Great news for American consumers who yearn for lower gas prices (I think that’s all of us): help could soon be on the way.
Last week, the U.S. Energy Information Administration, the analytical division of the Energy Department, released a report on the effects of lifting the nation’s four-decade-old ban on oil exports. Before we go any further, read that last sentence again; for the past forty years, American oil companies have been forbidden from selling their products on the global market.
This policy originated in the mid-1970s, when American demand for oil far outweighed available supplies. In an effort to stabilize domestic prices, American lawmakers banned the exportation of crude oil.

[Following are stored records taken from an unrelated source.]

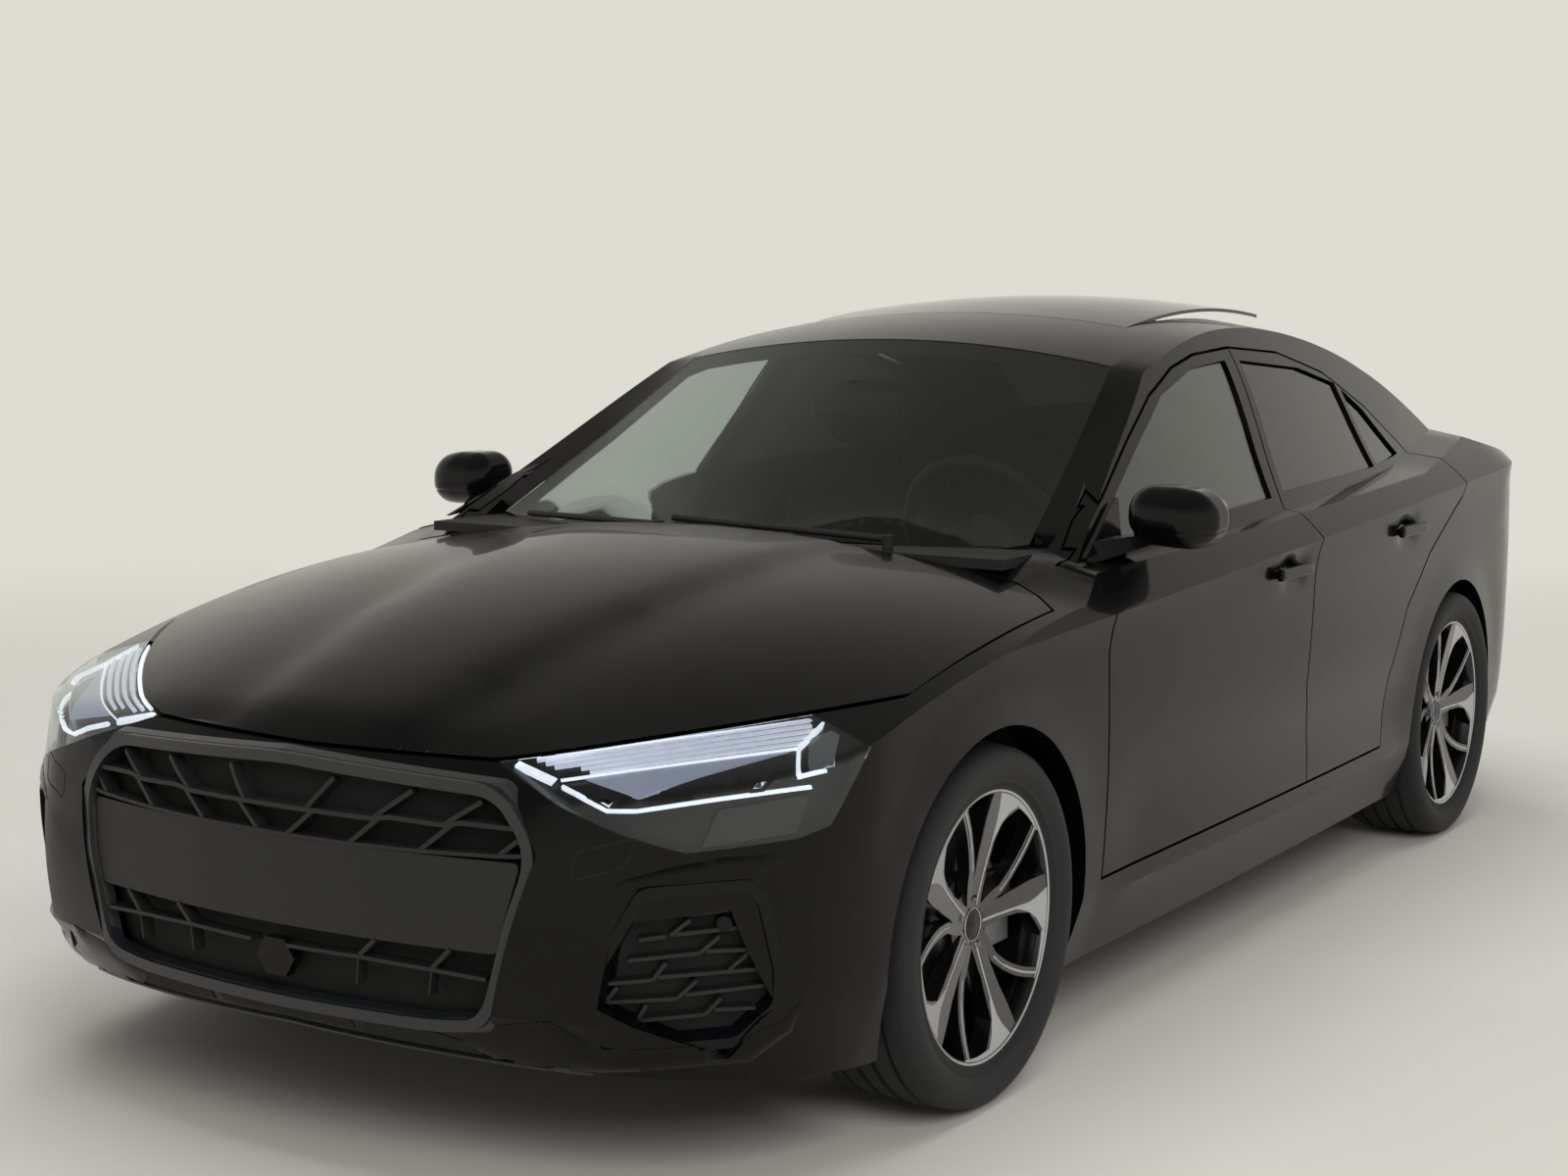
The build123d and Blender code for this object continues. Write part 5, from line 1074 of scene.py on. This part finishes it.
def nose_plate(bm, outline, thickness, out, carrier=None, step=20.0):
    """Closed plate over an outline of (y, z) on the nose or on a node's front or rear."""
    rim = [Vector(p) for p in dense(list(outline) + [outline[0]], step)[:-1]]

    def place(p):
        at, normal = carrier and end_hit(carrier, p) or nose_place(p[0], p[1])
        return at + normal * (out - thickness) * MM, normal, thickness

    plate(bm, rim, grid(rim, step, step * 2), place)


def single(name, bm, material, body="body", replaced=None, angle=35.0):
    """Piece from a bmesh."""
    mesh = bm_to_mesh(bm, name)
    shade(mesh, angle)
    return link(name, mesh, material, body, replaced)


def single_plate(name, outline, thickness, out, material, body="body", carrier=None):
    bm = bmesh.new()
    nose_plate(bm, outline, thickness, out, carrier)
    single(name, bm, material, body)


def make_grille():
    outline = rounded(whole_outline(GRILLE_OUTLINE), 52.0)
    ring = bmesh.new()
    nose_bar(ring, outline, 27.0, 22.0, 1.0, closed=True)
    nose_bar(ring, rounded(whole_outline(GRILLE_OUTLINE), 8.0), 34.0, 18.0, -7.0, closed=True)
    single("grille_frame", ring, "satin_lacquer", replaced="grille")
    # Dark felt sheet behind the grille: painted shade in the openings between its bars
    single_plate("grille_backing", outline, 4.0, -44.0, "needle_felt")
    ribs = bmesh.new()
    for line, width, depth in GRILLE_BARS:
        other = [(-y, z) for y, z in line]
        for each in [other[:0:-1] + line] if line[0][0] == 0 else [line, other]:
            nose_bar(ribs, each, width, depth, -6.0)
    for (y0, z0), (y1, z1) in GRILLE_RIBS:
        for sign in (1, -1):
            nose_bar(ribs, [(sign * y0, z0), (sign * y1, z1)], 11.0 if abs(y1 - y0) > 10 else 4.0, 24.0, -7.0)
    single("grille_ribs", ribs, "grained_plastic")
    single_plate("grille_band", rounded(BAND, 14.0), 14.0, -9.0, "grained_plastic")
    hexagon = [(14 + 42 * math.cos(a), 342 + 36 * math.sin(a)) for a in np.arange(6) * math.pi / 3]
    single_plate("sensor_cover", hexagon, 20.0, -6.0, "piano_black_trim")


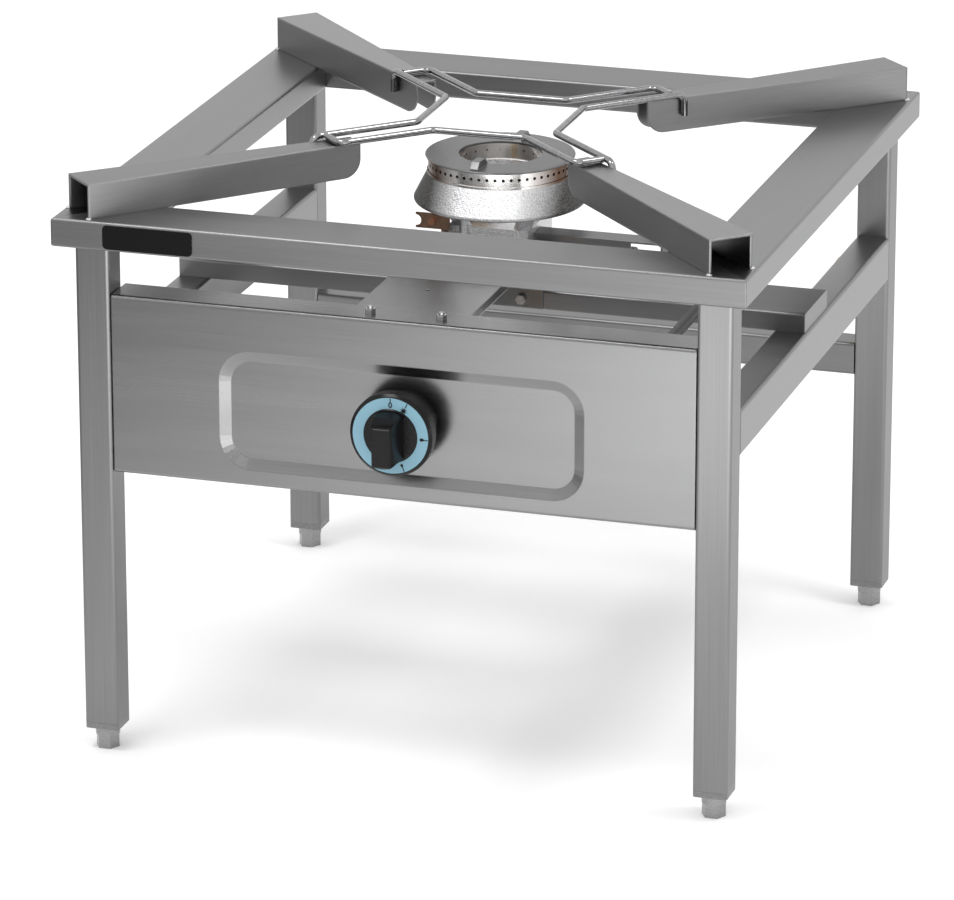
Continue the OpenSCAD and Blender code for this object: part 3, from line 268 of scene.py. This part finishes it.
def cast_metal():
    """Rough sand-cast aluminium, each grain a small facet, darkened by painted shade towards its left and
    right.
    """
    material, tree, shader = new_material("cast_aluminium")
    grains = plain_noise(tree, CAST_GRAIN, FINE_DETAIL)
    unshaded_grains = ramp(tree, grains, *CAST_REACH, *UNSHADED_TONES)
    shaded_grains = ramp(tree, grains, *CAST_REACH, *PAINTED_SHADE_TONES)
    mix = tree.nodes.new("ShaderNodeMix")
    mix.data_type = "RGBA"
    # Painted shade, growing with the distance to the left or right of the burner's least shaded part
    painted_shade = map_range(tree, across_burner(tree), (*PAINTED_SHADE_REACH, 0, 1))
    tree.links.new(painted_shade, mix.inputs["Factor"])
    tree.links.new(unshaded_grains, mix.inputs["A"])
    tree.links.new(shaded_grains, mix.inputs["B"])
    tree.links.new(mix.outputs["Result"], shader.inputs["Base Color"])
    shader.inputs["Metallic"].default_value = 1
    shader.inputs["Roughness"].default_value = CAST_ROUGH
    bump(tree, shader, grains, 1.0, CAST_DEPTH)
    return material


def heat_tint_and_shade_ring():
    """The flame ring: bright at the front and back, and brown with heat tint at the sides, where painted
    shade darkens it further.
    """
    material, tree, shader = new_material("heat_tint_and_shade_ring")
    tint = ramp(tree, across_burner(tree), *TINT_AND_SHADE_REACH, *RING_TONES)
    tree.links.new(tint, shader.inputs["Base Color"])
    shader.inputs["Metallic"].default_value = 1
    shader.inputs["Roughness"].default_value = RING_ROUGH
    return material


def heat_tinted_plate():
    material, tree, shader = new_material("heat_tinted_plate")
    patches = plain_noise(tree, PATCH_GRAIN, FINE_DETAIL)
    tint = ramp(tree, patches, *PATCH_REACH, *PATCH_TONES)
    tree.links.new(tint, shader.inputs["Base Color"])
    shader.inputs["Metallic"].default_value = PLATE_METALLIC
    shader.inputs["Roughness"].default_value = PLATE_ROUGH
    return material


# Other surfaces
SPECKLE_REACH = (0.35, 0.65)
SPECKLE_STRENGTH = 0.2
SPECKLE_DEPTH = 0.0001
FAINT_DEPTH = 0.00004
SMOOTH_DEPTH = 0.00001
USUAL_GLOSS = 0.5
DULL_GLOSS = 0.2


def speckled(name, dark, light, scale, metallic, roughness, depth=SPECKLE_DEPTH, gloss=USUAL_GLOSS):
    """A plain surface with a faint fine speckle, such as moulded plastic or zinc."""
    material, tree, shader = new_material(name)
    spots = plain_noise(tree, scale, SOFT_DETAIL)
    tree.links.new(ramp(tree, spots, *SPECKLE_REACH, dark, light), shader.inputs["Base Color"])
    shader.inputs["Metallic"].default_value = metallic
    shader.inputs["Roughness"].default_value = roughness
    shader.inputs["Specular IOR Level"].default_value = gloss
    bump(tree, shader, spots, SPECKLE_STRENGTH, depth)
    return material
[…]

The prohibition was shortsighted at the time of its implementation, and it is mind-boggling that it remains in place forty years later. But times have changed, and American innovation has made the policy less tenable than ever before.
Today, American energy companies pump 9.3 million barrels a day, which is 70% higher than just five years ago. Commercial crude stockpiles of oil and natural gas are approaching all-time highs. And the share of foreign-sourced petroleum consumed in the United States has fallen to 27%, the lowest since 1985.
Introducing American oil and gas to the global marketplace would have astounding effects on the economy. One study, released earlier this year, found that lifting the ban would grow jobs, investment, pay, profits, and tax revenues, and would increase America’s GDP by $86 billion. While supporters of the ban contend it keeps prices low, their argument holds very little weight in practice: adding American oil to the global marketplace would increase the global supply (which drives prices more than any other variable), invariably dropping prices for consumers not just domestically, but across the globe.
In a time of continued sluggish growth, America has a fantastic – and fantastically easy – opportunity to pump its way to prosperity. If ever there was such a thing as a policy slam dunk, lifting the archaic ban on American oil exports would be it. Hopefully our lawmakers see it as such.